11 April 2024

Criticism of the employer will not always be a basis for disciplinary termination

The European Court of Human Rights, in its judgment of 20 February 2024 (48340/20 Dede), found that disciplinary dismissal for providing critical information about the actions of a superior is contrary to Article 10 of the Convention for the Protection of Human Rights and Fundamental Freedoms, which deals with freedom of expression.

The dispute arose after a Turkish employee sent an e-mail to a group of employees from the HR department criticising management methods at the workplace. He alleged, among other things, distancing by his supervisor, the use of biased criteria in the recruitment process, favouritism towards certain employees and a lack of action to improve the overall situation. The employer dismissed the employee on disciplinary grounds, as it considered the message to be an infringement of the supervisor's personal rights and a violation of work order.

Analysing the content of the email, the ECHR pointed out the lack of proportionality between the misconduct and disciplinary dismissal, as the employee's opinion did not contain vulgarities or hate speech and was reasoned.  The Court found that the interests of the parties, namely the employee's right to free expression and his employer's right to protection of personal rights, had to be fairly balanced. Accordingly, the ECHR found that Article 10 of the Convention had been violated.

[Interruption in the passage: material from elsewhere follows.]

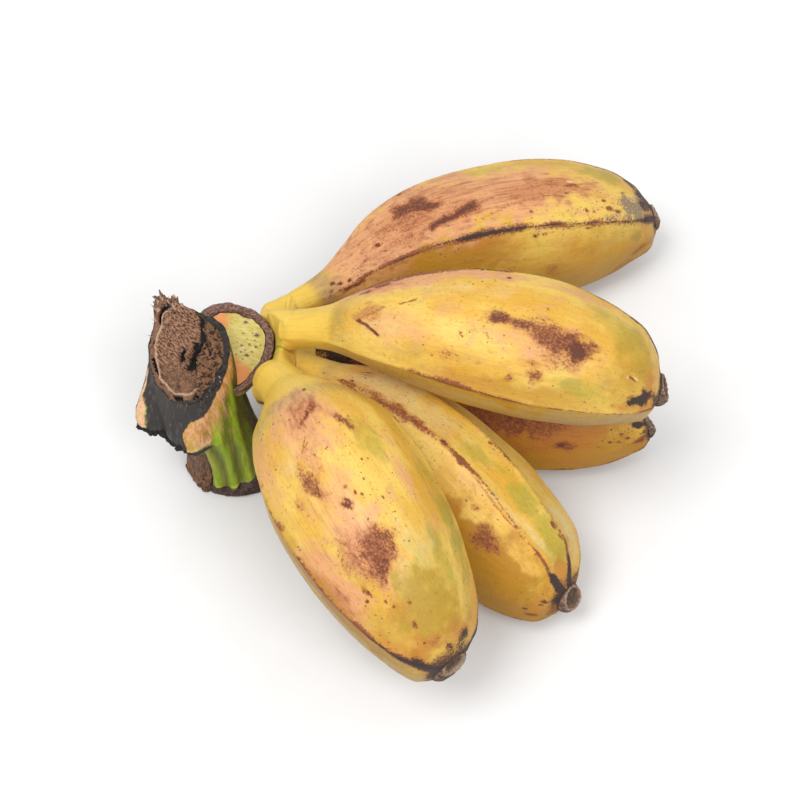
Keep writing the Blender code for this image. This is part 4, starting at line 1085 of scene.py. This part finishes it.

The cited ruling may also set the course for interpretation of such behaviour in the jurisprudence of Polish courts. Expressing a negative opinion about a superior will not always constitute grounds for disciplinary dismissal.  When analysing critical statements made by employees as to whether they serve to terminate employment by way of disciplinary action, it will have to be assessed whether they exceed accepted norms and whether, as a result, the employer was exposed to harm.